### REQUIRED TASK
From the first line of the data below, repeat each line exactly until you reach the line with "sensor: float = 36.0"; include that line too.

### RECORDED DATA
+---+

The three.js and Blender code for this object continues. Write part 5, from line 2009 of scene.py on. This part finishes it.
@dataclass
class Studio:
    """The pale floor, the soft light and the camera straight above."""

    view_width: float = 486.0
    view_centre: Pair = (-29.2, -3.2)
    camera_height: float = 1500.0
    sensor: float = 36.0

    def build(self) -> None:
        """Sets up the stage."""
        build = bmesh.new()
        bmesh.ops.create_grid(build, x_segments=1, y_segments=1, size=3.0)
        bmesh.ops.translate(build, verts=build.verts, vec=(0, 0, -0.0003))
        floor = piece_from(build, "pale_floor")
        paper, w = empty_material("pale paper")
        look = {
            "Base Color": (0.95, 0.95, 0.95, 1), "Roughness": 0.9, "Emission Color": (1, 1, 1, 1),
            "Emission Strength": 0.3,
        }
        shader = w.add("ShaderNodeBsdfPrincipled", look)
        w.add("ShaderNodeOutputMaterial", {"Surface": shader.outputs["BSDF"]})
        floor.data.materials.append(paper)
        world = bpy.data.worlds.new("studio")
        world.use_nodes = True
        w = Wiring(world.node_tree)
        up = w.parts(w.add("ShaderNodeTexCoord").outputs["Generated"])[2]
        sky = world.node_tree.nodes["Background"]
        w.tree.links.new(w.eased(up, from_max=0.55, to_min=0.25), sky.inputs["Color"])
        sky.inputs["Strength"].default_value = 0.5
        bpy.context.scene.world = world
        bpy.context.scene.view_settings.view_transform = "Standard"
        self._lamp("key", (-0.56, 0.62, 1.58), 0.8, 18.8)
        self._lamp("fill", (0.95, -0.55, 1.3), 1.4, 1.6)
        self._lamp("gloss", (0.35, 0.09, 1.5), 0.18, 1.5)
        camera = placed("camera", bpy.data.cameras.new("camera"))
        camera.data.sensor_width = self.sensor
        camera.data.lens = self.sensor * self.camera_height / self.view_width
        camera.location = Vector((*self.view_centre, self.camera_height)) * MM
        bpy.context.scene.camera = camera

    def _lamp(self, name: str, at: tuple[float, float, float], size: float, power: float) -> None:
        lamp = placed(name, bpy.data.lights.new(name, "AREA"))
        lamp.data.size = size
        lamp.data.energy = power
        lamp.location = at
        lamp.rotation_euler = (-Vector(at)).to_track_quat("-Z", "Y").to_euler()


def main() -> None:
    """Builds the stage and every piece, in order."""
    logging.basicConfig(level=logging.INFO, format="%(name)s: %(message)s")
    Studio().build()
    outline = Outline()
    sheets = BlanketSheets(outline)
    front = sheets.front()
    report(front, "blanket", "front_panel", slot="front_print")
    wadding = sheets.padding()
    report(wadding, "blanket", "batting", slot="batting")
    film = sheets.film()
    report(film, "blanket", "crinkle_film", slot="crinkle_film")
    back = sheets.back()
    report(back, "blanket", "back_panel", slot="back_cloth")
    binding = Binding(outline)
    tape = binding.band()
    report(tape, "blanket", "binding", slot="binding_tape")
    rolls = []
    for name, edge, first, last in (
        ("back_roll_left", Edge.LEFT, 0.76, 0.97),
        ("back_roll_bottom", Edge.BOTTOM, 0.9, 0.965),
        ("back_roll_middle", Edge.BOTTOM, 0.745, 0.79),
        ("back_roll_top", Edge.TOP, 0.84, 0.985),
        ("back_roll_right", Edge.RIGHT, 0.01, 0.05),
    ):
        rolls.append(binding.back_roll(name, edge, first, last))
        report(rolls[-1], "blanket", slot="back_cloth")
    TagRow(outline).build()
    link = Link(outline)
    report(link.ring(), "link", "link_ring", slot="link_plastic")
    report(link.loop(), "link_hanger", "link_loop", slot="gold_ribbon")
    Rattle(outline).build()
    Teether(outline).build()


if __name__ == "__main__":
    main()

+---+

### SOLUTION TO THIS PROBLEM
The three.js and Blender code for this object continues. Write part 5, from line 2009 of scene.py on. This part finishes it.
@dataclass
class Studio:
    """The pale floor, the soft light and the camera straight above."""

    view_width: float = 486.0
    view_centre: Pair = (-29.2, -3.2)
    camera_height: float = 1500.0
    sensor: float = 36.0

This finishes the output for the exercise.